GOAL =
Give the lines of the material verbatim, from the first line to the line with "with an output.", including both.

— Begin SOURCE EXCERPT —

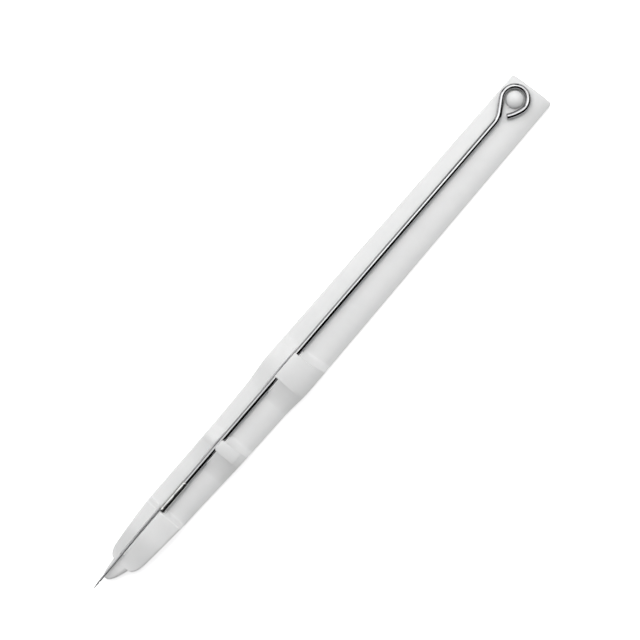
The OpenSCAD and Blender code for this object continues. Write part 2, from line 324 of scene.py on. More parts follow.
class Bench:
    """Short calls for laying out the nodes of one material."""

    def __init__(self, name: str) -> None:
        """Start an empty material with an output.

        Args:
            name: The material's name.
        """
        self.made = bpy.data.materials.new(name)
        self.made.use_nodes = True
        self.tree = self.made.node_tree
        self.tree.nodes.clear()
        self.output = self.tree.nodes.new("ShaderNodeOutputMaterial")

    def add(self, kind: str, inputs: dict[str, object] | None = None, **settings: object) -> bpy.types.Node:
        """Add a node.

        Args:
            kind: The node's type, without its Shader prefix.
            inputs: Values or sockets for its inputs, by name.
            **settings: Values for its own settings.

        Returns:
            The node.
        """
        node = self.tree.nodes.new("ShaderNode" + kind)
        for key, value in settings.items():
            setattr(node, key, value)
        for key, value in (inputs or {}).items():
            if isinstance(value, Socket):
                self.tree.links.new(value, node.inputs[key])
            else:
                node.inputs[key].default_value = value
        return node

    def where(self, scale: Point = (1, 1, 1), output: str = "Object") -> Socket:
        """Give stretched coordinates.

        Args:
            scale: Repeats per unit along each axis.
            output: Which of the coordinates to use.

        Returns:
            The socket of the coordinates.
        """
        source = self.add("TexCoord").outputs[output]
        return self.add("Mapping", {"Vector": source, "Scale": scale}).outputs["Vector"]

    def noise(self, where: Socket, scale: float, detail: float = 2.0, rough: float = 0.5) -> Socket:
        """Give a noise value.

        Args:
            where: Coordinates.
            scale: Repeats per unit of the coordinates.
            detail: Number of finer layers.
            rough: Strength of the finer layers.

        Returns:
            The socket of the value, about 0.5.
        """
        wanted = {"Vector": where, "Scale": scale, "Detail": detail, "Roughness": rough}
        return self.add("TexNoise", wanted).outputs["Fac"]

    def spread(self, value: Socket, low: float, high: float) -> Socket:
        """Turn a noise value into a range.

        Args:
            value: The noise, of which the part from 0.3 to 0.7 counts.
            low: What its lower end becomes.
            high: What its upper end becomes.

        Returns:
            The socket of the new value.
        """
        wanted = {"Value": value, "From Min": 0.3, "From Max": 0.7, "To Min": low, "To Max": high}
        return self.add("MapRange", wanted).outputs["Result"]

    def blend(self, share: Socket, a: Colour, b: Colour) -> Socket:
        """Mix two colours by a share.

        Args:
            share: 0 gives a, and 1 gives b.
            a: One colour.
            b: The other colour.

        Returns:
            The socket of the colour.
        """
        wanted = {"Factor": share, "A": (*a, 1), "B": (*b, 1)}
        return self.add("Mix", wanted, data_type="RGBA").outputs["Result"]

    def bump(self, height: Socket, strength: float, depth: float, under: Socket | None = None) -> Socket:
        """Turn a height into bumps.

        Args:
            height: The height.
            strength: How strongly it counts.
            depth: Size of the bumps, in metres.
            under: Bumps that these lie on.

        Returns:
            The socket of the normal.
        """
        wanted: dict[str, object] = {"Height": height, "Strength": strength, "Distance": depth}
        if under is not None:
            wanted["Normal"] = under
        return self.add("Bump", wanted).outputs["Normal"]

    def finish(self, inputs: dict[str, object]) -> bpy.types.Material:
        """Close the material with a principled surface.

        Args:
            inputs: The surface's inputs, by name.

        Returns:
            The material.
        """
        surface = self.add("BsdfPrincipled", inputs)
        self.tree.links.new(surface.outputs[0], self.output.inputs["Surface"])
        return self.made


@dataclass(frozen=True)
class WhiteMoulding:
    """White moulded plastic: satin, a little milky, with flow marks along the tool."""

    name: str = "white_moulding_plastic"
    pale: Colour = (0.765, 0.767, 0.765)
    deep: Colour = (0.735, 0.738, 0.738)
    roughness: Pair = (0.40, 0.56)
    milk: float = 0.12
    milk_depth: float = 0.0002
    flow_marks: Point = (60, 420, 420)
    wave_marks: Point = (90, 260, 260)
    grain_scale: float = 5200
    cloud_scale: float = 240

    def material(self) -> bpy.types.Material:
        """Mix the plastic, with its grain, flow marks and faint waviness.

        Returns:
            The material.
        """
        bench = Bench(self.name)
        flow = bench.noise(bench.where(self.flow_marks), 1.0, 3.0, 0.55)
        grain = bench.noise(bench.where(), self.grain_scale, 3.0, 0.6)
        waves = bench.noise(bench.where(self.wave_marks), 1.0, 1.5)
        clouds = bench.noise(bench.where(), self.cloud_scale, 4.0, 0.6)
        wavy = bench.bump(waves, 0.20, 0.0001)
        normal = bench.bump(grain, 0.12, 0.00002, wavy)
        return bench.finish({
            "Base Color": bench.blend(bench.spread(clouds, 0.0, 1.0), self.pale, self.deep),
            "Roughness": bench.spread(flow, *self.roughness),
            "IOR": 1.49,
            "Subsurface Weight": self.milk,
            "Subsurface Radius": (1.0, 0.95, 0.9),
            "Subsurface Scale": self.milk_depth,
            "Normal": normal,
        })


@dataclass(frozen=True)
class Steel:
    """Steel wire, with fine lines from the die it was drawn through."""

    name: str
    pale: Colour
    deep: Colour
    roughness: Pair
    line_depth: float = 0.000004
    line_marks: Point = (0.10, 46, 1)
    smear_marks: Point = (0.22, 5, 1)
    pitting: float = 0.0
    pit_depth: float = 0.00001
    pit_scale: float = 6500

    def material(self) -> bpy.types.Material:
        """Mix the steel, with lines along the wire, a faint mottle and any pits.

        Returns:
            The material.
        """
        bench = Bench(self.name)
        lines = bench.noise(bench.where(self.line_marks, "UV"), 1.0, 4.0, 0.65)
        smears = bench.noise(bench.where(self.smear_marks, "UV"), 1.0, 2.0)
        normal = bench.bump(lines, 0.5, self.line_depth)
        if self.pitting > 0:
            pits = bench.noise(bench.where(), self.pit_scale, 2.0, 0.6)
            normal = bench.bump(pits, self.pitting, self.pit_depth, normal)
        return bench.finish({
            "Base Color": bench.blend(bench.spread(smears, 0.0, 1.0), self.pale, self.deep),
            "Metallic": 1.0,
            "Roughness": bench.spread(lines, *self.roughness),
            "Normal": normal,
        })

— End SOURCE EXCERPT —

SOLUTION TO THIS TASK =
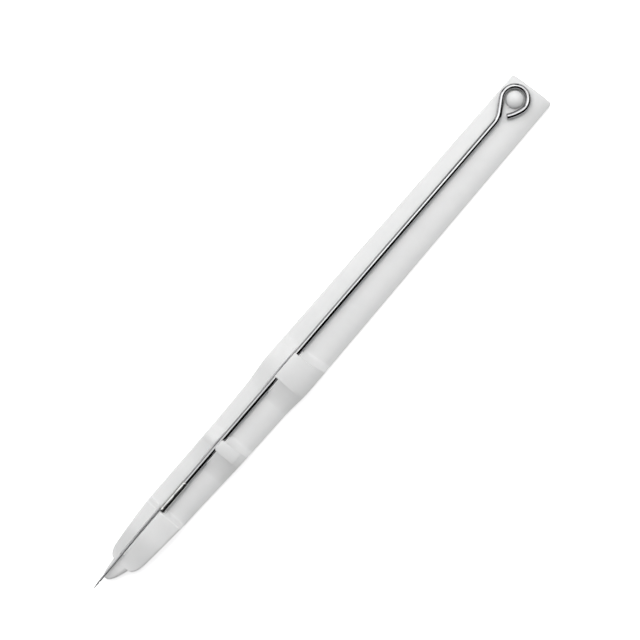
The OpenSCAD and Blender code for this object continues. Write part 2, from line 324 of scene.py on. More parts follow.
class Bench:
    """Short calls for laying out the nodes of one material."""

    def __init__(self, name: str) -> None:
        """Start an empty material with an output.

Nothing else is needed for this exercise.